───── DATA LINES ─────

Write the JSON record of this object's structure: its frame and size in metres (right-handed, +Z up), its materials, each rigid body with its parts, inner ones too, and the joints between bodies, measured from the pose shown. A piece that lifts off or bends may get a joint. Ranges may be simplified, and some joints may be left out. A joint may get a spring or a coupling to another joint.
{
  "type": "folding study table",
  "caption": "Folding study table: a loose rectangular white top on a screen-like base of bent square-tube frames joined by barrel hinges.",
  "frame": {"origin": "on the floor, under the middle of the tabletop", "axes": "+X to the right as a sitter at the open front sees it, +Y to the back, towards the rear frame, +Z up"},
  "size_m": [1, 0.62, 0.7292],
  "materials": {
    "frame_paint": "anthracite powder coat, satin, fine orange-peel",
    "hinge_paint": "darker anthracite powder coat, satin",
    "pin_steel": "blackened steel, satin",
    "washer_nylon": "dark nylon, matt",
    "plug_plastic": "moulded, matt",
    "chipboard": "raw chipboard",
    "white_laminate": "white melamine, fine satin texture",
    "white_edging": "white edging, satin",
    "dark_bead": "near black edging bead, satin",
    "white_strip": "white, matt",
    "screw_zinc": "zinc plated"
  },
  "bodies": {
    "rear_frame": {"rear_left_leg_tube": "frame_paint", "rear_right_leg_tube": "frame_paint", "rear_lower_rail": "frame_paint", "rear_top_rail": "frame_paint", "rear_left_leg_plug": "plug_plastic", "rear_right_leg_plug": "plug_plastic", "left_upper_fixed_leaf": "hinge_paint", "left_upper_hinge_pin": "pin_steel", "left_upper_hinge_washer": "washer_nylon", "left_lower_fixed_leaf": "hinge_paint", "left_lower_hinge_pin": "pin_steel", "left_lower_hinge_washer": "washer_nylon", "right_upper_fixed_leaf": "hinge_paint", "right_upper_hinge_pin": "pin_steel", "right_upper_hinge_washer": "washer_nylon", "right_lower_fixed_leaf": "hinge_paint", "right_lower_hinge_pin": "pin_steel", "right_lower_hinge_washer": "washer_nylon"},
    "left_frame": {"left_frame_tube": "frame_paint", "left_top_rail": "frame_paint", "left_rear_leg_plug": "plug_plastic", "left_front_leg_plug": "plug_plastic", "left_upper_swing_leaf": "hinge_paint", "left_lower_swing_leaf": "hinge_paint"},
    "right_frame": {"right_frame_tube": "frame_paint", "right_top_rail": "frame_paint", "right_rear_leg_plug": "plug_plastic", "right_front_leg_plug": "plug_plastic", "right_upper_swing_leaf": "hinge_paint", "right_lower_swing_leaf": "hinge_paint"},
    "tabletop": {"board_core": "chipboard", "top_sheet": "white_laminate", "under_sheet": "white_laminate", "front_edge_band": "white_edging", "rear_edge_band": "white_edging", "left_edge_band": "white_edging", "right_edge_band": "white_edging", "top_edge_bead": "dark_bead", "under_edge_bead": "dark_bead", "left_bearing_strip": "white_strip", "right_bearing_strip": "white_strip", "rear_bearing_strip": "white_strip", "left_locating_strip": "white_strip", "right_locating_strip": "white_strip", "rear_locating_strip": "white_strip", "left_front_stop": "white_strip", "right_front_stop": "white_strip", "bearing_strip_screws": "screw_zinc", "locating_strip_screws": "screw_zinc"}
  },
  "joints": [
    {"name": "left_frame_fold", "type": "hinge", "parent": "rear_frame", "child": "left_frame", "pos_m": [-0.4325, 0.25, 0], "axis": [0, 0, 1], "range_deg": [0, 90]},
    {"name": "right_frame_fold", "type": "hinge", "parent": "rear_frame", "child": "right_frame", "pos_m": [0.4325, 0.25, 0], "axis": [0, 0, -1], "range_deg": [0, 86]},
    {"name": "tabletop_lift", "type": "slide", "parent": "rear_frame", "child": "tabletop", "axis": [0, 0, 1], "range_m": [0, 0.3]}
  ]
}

─────
───── DATA LINES ─────

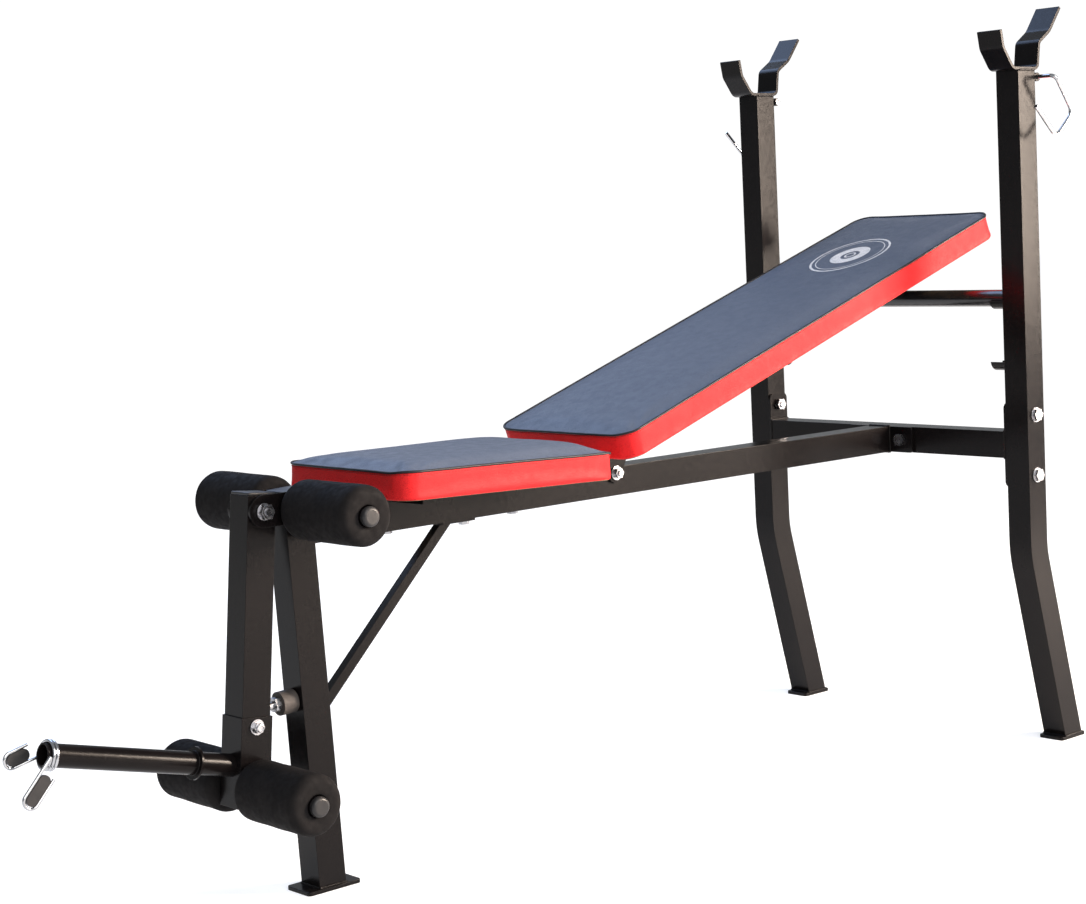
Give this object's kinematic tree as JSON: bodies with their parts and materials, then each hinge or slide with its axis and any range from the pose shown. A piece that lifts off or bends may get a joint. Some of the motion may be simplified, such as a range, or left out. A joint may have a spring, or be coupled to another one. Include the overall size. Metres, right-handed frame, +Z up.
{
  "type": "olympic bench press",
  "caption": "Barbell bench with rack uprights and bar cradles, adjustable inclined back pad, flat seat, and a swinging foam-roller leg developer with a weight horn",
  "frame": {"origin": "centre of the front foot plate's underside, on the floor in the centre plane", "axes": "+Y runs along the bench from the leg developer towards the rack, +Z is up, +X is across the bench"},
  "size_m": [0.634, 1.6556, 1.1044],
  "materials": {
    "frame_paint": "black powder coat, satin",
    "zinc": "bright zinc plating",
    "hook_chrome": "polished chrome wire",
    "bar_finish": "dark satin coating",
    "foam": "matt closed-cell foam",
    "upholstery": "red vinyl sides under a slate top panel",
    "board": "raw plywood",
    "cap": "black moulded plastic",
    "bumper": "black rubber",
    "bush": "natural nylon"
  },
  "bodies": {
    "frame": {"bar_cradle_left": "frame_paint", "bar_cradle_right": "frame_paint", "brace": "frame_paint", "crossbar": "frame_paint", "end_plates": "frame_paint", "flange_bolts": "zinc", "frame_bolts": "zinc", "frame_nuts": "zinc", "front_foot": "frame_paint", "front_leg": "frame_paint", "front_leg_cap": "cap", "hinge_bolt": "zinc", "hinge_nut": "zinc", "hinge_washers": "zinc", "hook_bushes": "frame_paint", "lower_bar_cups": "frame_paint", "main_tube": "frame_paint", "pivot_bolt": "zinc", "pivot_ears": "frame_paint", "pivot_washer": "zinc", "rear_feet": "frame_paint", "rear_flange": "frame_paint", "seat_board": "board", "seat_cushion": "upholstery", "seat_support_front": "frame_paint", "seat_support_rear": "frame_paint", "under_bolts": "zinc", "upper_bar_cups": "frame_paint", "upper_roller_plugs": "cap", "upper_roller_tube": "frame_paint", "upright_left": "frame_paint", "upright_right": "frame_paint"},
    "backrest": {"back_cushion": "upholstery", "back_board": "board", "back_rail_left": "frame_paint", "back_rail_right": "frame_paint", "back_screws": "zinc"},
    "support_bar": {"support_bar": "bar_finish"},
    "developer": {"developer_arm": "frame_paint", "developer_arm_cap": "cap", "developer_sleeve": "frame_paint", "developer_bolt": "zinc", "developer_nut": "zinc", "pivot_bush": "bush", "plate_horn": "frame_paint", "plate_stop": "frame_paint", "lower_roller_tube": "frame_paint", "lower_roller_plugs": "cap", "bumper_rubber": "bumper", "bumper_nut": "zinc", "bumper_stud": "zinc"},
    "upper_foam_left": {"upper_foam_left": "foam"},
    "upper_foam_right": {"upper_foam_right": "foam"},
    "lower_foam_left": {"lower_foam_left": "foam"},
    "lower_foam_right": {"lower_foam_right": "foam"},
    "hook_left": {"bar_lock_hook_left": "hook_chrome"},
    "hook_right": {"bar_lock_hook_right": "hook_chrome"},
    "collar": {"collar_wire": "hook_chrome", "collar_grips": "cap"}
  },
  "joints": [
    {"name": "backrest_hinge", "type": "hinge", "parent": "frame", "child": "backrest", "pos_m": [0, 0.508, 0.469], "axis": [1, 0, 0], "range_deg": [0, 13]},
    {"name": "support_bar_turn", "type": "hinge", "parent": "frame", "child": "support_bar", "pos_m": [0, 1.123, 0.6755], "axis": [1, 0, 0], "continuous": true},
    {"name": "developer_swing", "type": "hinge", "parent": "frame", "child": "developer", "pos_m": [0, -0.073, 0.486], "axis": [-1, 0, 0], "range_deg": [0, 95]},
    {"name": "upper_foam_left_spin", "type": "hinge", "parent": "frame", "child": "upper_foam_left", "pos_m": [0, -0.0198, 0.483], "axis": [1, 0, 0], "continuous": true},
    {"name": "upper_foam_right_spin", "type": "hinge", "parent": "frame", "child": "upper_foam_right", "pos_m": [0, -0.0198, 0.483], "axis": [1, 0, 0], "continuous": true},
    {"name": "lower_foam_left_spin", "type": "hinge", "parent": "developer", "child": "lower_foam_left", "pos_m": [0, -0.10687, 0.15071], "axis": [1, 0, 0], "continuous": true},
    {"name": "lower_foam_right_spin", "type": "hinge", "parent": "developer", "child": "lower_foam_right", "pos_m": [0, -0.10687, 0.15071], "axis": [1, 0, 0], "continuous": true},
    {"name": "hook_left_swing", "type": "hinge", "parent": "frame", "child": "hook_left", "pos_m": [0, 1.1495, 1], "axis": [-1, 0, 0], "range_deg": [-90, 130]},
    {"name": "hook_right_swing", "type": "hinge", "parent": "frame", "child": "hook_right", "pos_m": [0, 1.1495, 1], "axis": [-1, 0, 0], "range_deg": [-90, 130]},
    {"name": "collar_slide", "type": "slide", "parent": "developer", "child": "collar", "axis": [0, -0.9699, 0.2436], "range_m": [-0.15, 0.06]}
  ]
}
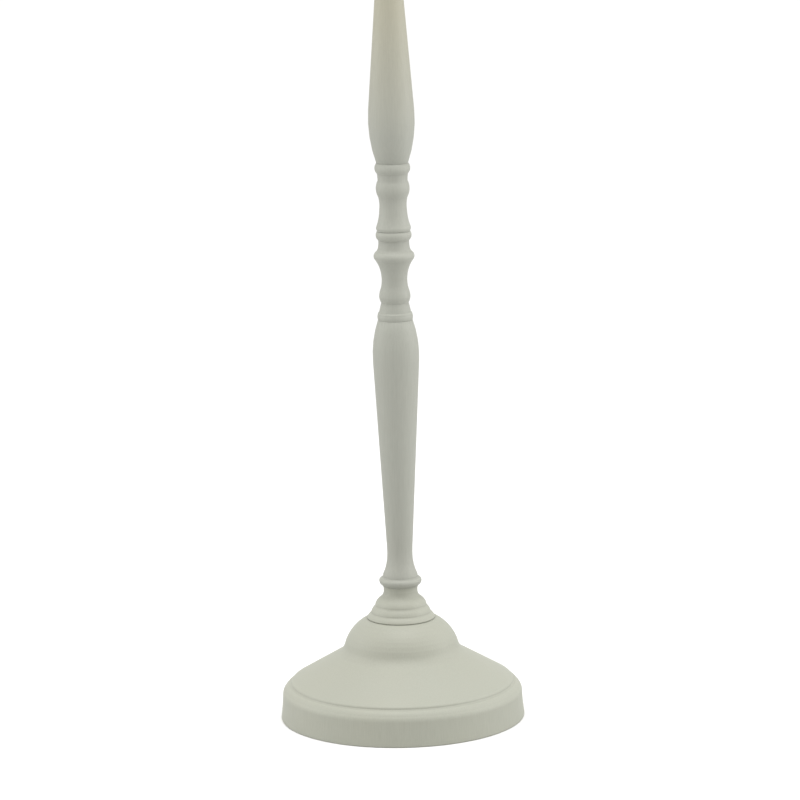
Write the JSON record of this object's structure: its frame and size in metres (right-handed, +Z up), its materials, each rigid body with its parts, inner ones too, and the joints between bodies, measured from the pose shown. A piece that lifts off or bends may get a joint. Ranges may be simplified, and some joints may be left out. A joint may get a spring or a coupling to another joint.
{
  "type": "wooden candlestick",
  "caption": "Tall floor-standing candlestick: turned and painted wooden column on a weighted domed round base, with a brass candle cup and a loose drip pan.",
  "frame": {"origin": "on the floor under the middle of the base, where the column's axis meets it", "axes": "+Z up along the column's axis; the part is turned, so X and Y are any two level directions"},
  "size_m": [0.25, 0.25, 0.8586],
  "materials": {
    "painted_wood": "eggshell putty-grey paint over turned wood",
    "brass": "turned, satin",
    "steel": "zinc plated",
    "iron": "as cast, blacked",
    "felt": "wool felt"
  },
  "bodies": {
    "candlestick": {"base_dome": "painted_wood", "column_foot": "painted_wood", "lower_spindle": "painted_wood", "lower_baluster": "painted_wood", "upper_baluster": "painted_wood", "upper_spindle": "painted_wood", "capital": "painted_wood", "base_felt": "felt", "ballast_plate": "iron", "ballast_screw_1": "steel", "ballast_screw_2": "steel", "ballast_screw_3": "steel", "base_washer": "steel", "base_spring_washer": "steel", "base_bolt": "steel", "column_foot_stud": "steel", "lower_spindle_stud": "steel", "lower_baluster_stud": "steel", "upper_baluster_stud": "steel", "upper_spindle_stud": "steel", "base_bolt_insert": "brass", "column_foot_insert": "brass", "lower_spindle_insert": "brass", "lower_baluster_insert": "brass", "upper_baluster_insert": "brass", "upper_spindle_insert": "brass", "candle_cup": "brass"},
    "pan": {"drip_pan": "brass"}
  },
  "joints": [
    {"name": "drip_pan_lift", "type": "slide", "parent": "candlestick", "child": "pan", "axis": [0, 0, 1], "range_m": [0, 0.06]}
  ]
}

─────
───── DATA LINES ─────

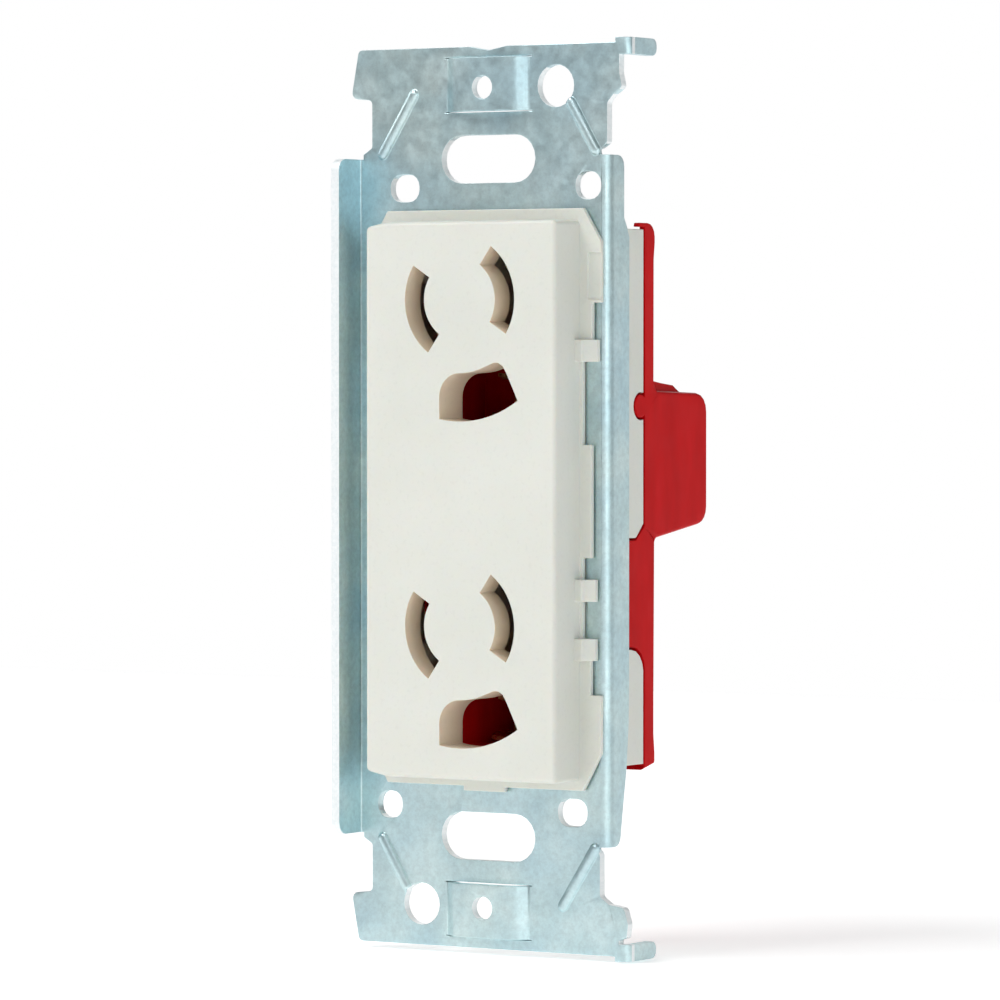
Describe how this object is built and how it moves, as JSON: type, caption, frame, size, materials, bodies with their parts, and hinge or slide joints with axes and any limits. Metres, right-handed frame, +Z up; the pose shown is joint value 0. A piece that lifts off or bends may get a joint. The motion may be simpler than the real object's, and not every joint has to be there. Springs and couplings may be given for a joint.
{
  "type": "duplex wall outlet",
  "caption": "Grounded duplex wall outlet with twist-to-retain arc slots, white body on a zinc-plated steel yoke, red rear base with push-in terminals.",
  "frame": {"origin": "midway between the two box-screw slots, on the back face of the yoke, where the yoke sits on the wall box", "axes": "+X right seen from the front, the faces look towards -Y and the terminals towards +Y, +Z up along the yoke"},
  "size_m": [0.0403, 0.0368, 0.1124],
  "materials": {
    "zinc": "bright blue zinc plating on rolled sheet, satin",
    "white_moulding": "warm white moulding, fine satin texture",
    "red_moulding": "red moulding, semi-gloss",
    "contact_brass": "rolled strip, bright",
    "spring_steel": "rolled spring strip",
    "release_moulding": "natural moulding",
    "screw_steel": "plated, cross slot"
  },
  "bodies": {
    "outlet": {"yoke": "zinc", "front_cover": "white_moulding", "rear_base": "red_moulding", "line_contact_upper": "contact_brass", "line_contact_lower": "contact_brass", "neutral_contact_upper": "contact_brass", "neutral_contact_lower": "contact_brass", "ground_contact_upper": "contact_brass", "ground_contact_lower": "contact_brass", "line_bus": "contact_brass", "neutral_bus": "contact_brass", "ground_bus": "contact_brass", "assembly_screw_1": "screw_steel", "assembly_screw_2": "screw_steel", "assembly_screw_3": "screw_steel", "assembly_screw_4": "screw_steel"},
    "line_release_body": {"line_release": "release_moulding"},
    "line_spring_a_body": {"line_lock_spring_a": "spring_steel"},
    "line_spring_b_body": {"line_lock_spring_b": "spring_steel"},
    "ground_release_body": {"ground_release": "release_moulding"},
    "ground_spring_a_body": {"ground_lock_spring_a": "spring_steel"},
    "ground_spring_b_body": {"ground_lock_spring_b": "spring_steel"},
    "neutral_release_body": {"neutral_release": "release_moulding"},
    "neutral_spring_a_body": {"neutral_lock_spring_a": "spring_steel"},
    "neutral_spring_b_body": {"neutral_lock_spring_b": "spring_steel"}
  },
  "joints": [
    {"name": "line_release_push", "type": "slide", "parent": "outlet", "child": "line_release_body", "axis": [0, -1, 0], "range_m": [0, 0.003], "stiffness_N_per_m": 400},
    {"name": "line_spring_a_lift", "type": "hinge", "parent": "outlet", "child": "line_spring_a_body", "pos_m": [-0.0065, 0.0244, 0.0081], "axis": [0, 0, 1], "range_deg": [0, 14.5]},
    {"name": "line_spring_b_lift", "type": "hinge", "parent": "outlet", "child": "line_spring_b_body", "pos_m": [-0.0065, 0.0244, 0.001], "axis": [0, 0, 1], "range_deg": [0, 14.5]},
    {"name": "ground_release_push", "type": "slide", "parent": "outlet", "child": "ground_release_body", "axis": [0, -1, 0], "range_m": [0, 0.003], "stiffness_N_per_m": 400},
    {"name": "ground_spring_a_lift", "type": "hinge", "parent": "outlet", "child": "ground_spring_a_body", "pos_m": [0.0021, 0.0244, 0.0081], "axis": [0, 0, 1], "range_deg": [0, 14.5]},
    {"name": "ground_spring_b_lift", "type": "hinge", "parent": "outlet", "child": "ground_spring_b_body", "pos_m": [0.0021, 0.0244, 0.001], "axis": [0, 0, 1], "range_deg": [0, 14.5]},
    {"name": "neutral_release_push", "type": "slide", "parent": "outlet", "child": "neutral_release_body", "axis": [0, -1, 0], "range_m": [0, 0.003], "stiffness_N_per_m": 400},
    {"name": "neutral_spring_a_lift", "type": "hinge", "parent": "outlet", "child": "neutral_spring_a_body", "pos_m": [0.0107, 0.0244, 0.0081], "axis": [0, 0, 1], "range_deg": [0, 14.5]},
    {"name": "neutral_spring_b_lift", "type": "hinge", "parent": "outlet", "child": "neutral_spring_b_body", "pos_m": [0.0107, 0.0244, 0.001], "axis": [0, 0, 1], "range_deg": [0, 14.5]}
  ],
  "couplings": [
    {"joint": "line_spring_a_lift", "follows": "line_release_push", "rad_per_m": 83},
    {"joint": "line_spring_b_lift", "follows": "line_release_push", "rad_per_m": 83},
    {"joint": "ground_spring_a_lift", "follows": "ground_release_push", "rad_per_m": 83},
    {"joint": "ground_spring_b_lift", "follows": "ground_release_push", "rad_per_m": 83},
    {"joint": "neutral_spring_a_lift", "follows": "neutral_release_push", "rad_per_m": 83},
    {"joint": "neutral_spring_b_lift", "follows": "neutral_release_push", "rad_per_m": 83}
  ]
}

─────

EXERCISE OBJECTIVE: From the records above, pull out every line containing the word "shown".

SOLUTION FOR THIS TASK:
Write the JSON record of this object's structure: its frame and size in metres (right-handed, +Z up), its materials, each rigid body with its parts, inner ones too, and the joints between bodies, measured from the pose shown. A piece that lifts off or bends may get a joint. Ranges may be simplified, and some joints may be left out. A joint may get a spring or a coupling to another joint.
Give this object's kinematic tree as JSON: bodies with their parts and materials, then each hinge or slide with its axis and any range from the pose shown. A piece that lifts off or bends may get a joint. Some of the motion may be simplified, such as a range, or left out. A joint may have a spring, or be coupled to another one. Include the overall size. Metres, right-handed frame, +Z up.
Write the JSON record of this object's structure: its frame and size in metres (right-handed, +Z up), its materials, each rigid body with its parts, inner ones too, and the joints between bodies, measured from the pose shown. A piece that lifts off or bends may get a joint. Ranges may be simplified, and some joints may be left out. A joint may get a spring or a coupling to another joint.
Describe how this object is built and how it moves, as JSON: type, caption, frame, size, materials, bodies with their parts, and hinge or slide joints with axes and any limits. Metres, right-handed frame, +Z up; the pose shown is joint value 0. A piece that lifts off or bends may get a joint. The motion may be simpler than the real object's, and not every joint has to be there. Springs and couplings may be given for a joint.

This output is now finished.